# Lost Drone at Buckskin Mary Campsite on the Deschutes River



## Norcalcoastie (Jan 4, 2019)

Bummer! We’re about to float that stretch and always try to camp at Buckskin Mary. We’ll keep an eye out


----------



## [email protected] (Jul 9, 2018)

Norcalcoastie said:


> Bummer! We’re about to float that stretch and always try to camp at Buckskin Mary. We’ll keep an eye out


Thanks for helping a fellow rafter out. Cheers!


----------



## mattviles (Jun 13, 2018)

Wishing no ill intent, and I genuinely hope you find it, but I also ask that you reconsider the use of drones on the river. Please consider that many people find that drones detract from their river experience. It's kind of like a'river constitution' in my mind: your right to enjoy yourself should end when expressing that right detracts from the experience of others. Just my $.02. Hope you find it.


----------



## Andy H. (Oct 13, 2003)

There are lots of places that ban drones. Here's one story:

We had a drone from a nearby campsite harass my group once, repeatedly coming closer after we made very clear signals we didn't want it hovering over us and was most unwelcome. Mind you this was while we were changing into camp loungewear and setting up our tents; when we'd throw sticks at it, the drone would then back off and then return for a closer look at us. At one point the drone lost contact with the controls and while it was hovering in wait mode, one of our crew knocked it out of the air with a rock, causing enough damage to prevent any more flying on that trip. This was in a wilderness study area and drones are also clearly against the river use stipulations. The gal that knocked it down has a drone herself and when the operator came into our camp looking for it, she was able to recite the wilderness area prohibition to him before handing it over. A volunteer ranger in our group read him the river regs which specifically prohibit drones & included it in his trip report so the TL could be held responsible by the managing agency. That said, I don't think any consequences ever ensued (other than a damaged drone).


----------



## Wadeinthewater (Mar 22, 2009)

I seems to me that fairly busy railroad tracks on one side of the river and a BLM road on the other side would be bigger issues for your river experience than a drone, although the train has been know to toss the Sunday newspaper out of the window as they pass by.


----------



## mattviles (Jun 13, 2018)

I'm not speaking specifically about the Buckskin camp; I've had drones around camp in many other more primitive settings.

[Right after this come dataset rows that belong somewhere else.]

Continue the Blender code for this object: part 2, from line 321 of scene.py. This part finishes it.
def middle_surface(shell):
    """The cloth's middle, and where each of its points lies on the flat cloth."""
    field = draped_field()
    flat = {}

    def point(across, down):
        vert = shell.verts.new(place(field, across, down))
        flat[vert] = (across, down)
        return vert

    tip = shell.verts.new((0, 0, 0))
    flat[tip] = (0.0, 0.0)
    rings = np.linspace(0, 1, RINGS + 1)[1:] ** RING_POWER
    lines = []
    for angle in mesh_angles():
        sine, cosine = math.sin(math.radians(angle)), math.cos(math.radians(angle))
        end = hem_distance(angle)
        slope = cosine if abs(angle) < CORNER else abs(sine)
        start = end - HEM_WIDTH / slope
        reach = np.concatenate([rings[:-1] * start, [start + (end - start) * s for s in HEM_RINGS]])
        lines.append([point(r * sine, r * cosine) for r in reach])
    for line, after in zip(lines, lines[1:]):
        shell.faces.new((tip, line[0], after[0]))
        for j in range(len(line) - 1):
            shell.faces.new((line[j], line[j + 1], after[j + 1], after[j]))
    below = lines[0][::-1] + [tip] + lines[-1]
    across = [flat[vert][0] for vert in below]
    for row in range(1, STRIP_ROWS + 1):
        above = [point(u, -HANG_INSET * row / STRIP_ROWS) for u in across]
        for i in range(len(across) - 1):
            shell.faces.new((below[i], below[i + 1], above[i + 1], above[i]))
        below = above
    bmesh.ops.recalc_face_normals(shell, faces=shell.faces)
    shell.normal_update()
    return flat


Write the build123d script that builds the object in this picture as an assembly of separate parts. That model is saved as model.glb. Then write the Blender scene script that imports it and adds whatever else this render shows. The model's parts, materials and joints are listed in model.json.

And there's nothing that can be done about the road and the railroad, but people can still be considerate of other boaters.


----------



## [email protected] (Jul 9, 2018)

mattviles said:


> Wishing no ill intent, and I genuinely hope you find it, but I also ask that you reconsider the use of drones on the river. Please consider that many people find that drones detract from their river experience. It's kind of like a'river constitution' in my mind: your right to enjoy yourself should end when expressing that right detracts from the experience of others. Just my $.02. Hope you find it.


I can understand how flying a drone in a wilderness environment could impact the experience of others. My goal was to keep the drone as far away from camps and the river. In this situation I flew it well above the canyon, to get a better look at the flag on the canyon rim near the Dant mine. However, even with the best intentions, things can go wrong, as they obviously did in my case. Flying an aircraft has its risks, no matter how good a pilot you are or where you are flying. I realize that flying a drone in/around the river is too much of an uncontrollable environment and the potential to negatively impact others is too great. Losing the drone was a good lesson and probably natures way of saying "hey, leave that shit at home" and so i will choose to make better choices in the future


----------



## villagelightsmith (Feb 17, 2016)

mattviles said:


> I'm not speaking specifically about the Buckskin camp; I've had drones around camp in many other more primitive settings. And there's nothing that can be done about the road and the railroad, but people can still be considerate of other boaters.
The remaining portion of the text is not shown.